Of course, this works to the benefit of both the customer and the bank. It takes relatively little effort to customise a product to the specific needs of the customer, especially with an AI monitoring those needs and the use of the product (for example, the repayments schedule for a loan). The return on that investment of effort is a vastly higher conversion rate for selling those products, which naturally means greater profits. People will be far more likely to buy a product when it perfectly meets their requirements, instead of having to decide between several products that each meet different elements of their needs, but not all of them.
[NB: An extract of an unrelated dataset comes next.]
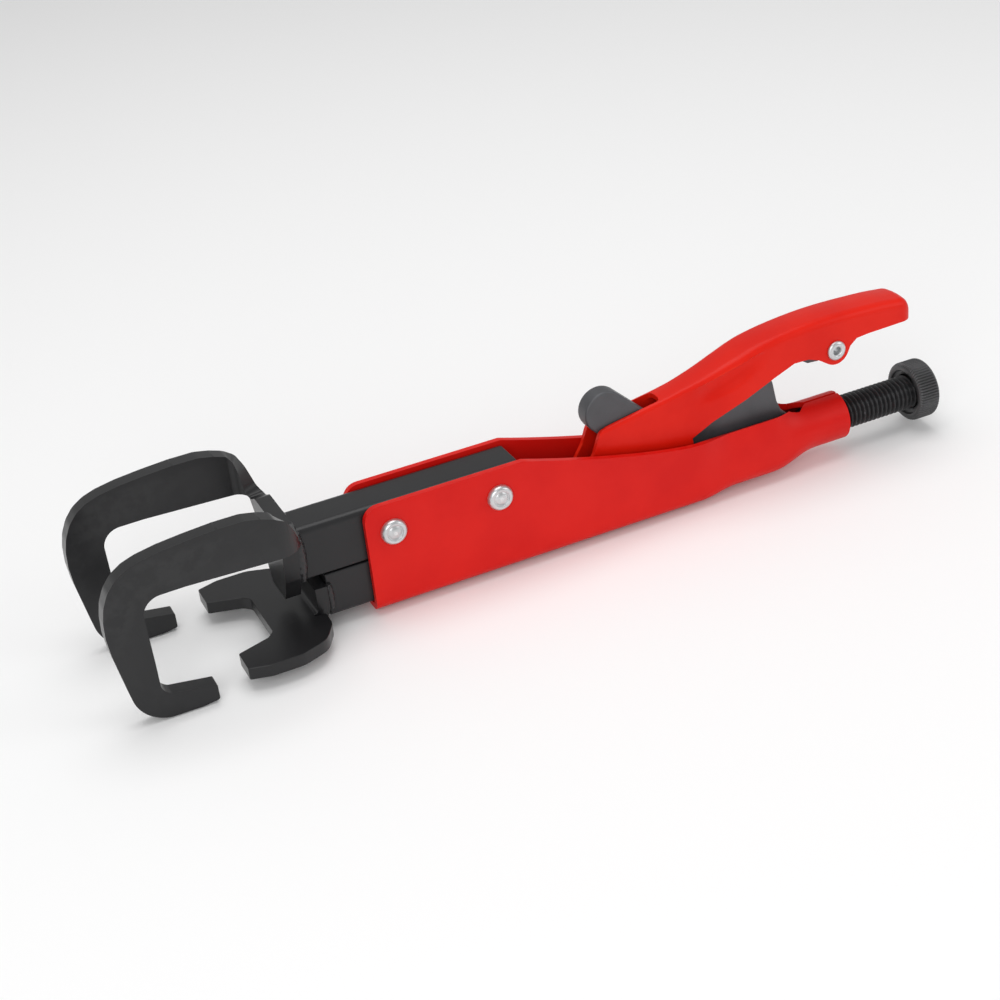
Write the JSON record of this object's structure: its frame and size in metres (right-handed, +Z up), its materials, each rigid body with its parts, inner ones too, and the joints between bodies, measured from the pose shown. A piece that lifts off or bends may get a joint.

One study has found that a staggering 74 per cent of respondents feel significant frustration when website content is not personalised to them. Getting a message from your bank - indeed, from any company - with the heading “Dear Customer” generally makes people feel like said company does not really care about them. Certainly, it illustrates that they do not care enough to install a simple autofill box to pull the customer’s name from the mailing list and stick it in the greeting. The only thing worse is “Dear Valued Customer”, which only serves to confirm that the company also has no concept of irony.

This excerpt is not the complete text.